Numerical Simulation of a Rolled Joint Formation Process

The installation of pressure tubes in nuclear reactors involves rolling the inside of the pressure tube to deform it plastically against an end fitting to create an interference fit. Such a connection necessarily involves residual stresses upon which operating loads are applied. An understanding of the rolling process, and quantitative knowledge of the residual stresses produced by it, are important factors in establishing the integrity of the rolled joint under operating conditions. The purpose of this work is to develop an accurate numerical model to simulate the rolling process, and obtain the residual stress distribution caused by rolling. Previous work demonstrates that while 2-D models are inadequate, 3-D finite element modelling of the rolling process can practically determine the residual stress distribution. The tube, hub and five rollers are all modelled as separate components, connected by sliding contact surfaces. Friction at the tube/hub interface is required to keep the tube in place during rolling. Also, with a five roller tool, and the use of periodic symmetry, only one fifth of the geometry needs to be modelled. Modifications are made to an inhouse analysis code to include friction in the contact algorithm, and a general periodic symmetry method is implemented to permit finer discretization of the geometry.

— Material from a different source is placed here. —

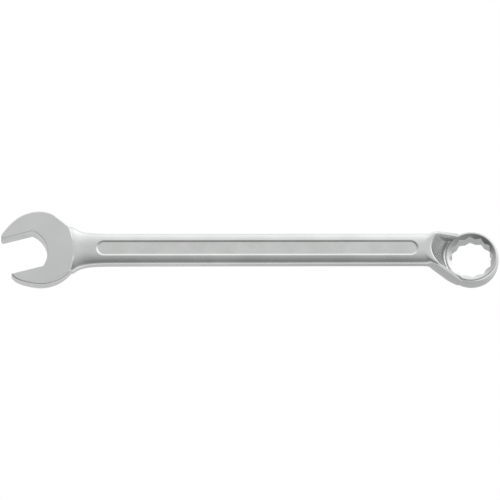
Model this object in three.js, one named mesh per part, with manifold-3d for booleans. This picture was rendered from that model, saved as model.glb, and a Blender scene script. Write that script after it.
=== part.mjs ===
// Combination wrench, size 17, in millimetres: one drop-forged bar with an open jaw turned 15 degrees at
// the -X end and a cranked twelve-point ring at the +X end. +Z is the front face, and the wrench stands on
// Z = 0 with the middle of its outline at X = Y = 0.
import * as THREE from 'three';
import { mergeVertices } from 'three/addons/utils/BufferGeometryUtils.js';
import Module from 'manifold-3d';

const wasm = await Module();
wasm.setup();

// Driving dimensions
const acrossFlats = 17;
const headToRing = 192.4;

const head = {
  radius: 16.95,
  thickness: 7.5,
  bulge: 0.35,
  edgeHeight: 1.2,
  backInset: 0.9,
  turn: THREE.MathUtils.degToRad(15),
  tipReach: 15.2,
  lowerTip: { start: 7, pull: 11.7 },
  upperTip: { start: 4.5, pull: 9.9 },
  upperShoulder: { pull: new THREE.Vector2(-8.5, 15.24), end: new THREE.Vector2(-13.4, 11.3) },
  throatReach: 2.9,
  throatRadius: 11,
  neckArcRadius: 30,
  neckArcReach: 14.3,
  neckArcShift: -1,
  upperCorner: new THREE.Vector2(12.6, 9.9),
  lowerCorner: new THREE.Vector2(12.9, -11.1),
  upperFlank: { start: new THREE.Vector2(6.4, 14.8), pull: new THREE.Vector2(4.1, 16.7) },
};

const shank = {
  halfWidth: 7.45,
  halfThickness: 3.3,
  squareness: 3.2,
  sectionPoints: 28,
  jawNeckFlare: 3.4,
  jawNeckLength: 3.6,
};

const ring = {
  faceRadius: 11.5,
  outerRadius: 12.25,
  thickness: 9.3,
  crank: THREE.MathUtils.degToRad(10),
  faceDrop: 7.8,
  shoulder: 1.6,
  chamferRadius: 10.8,
  chamferSlope: THREE.MathUtils.degToRad(30),
  points: 12,
  segments: 48,
};

const panel = {
  length: 142,
  halfWidth: 3.3,
  depth: 0.4,
  middleFromHead: 95.6,
};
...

The contact friction model, and the periodic symmetry method represent new advances in the finite element technique that significantly improve the accuracy and efficiency of simulating the rolling process. Results obtained by simulating the complete rolling process (rolling + ironing + retraction) indicate that primary features of rolling are modelled accurately. Predicted extrusion of the tube compares well with measurements, and the computed residual stress distribution, for radial and hoop stress components, is consistent with an interference fit. Quantitatively, predicted residual stress is inside the wide scatter band of measured values, but most measurements have been made on joints with a variety of different parameters. Hence, a definitive quantitative comparison of computed and measured residual stresses is not complete. In addition, the rolling process involves repeated load reversals which require a kinematic hardening material model. Future work will focus on better material models for high plastic strains, finer discretization, and the study of various geometries and friction coefficients.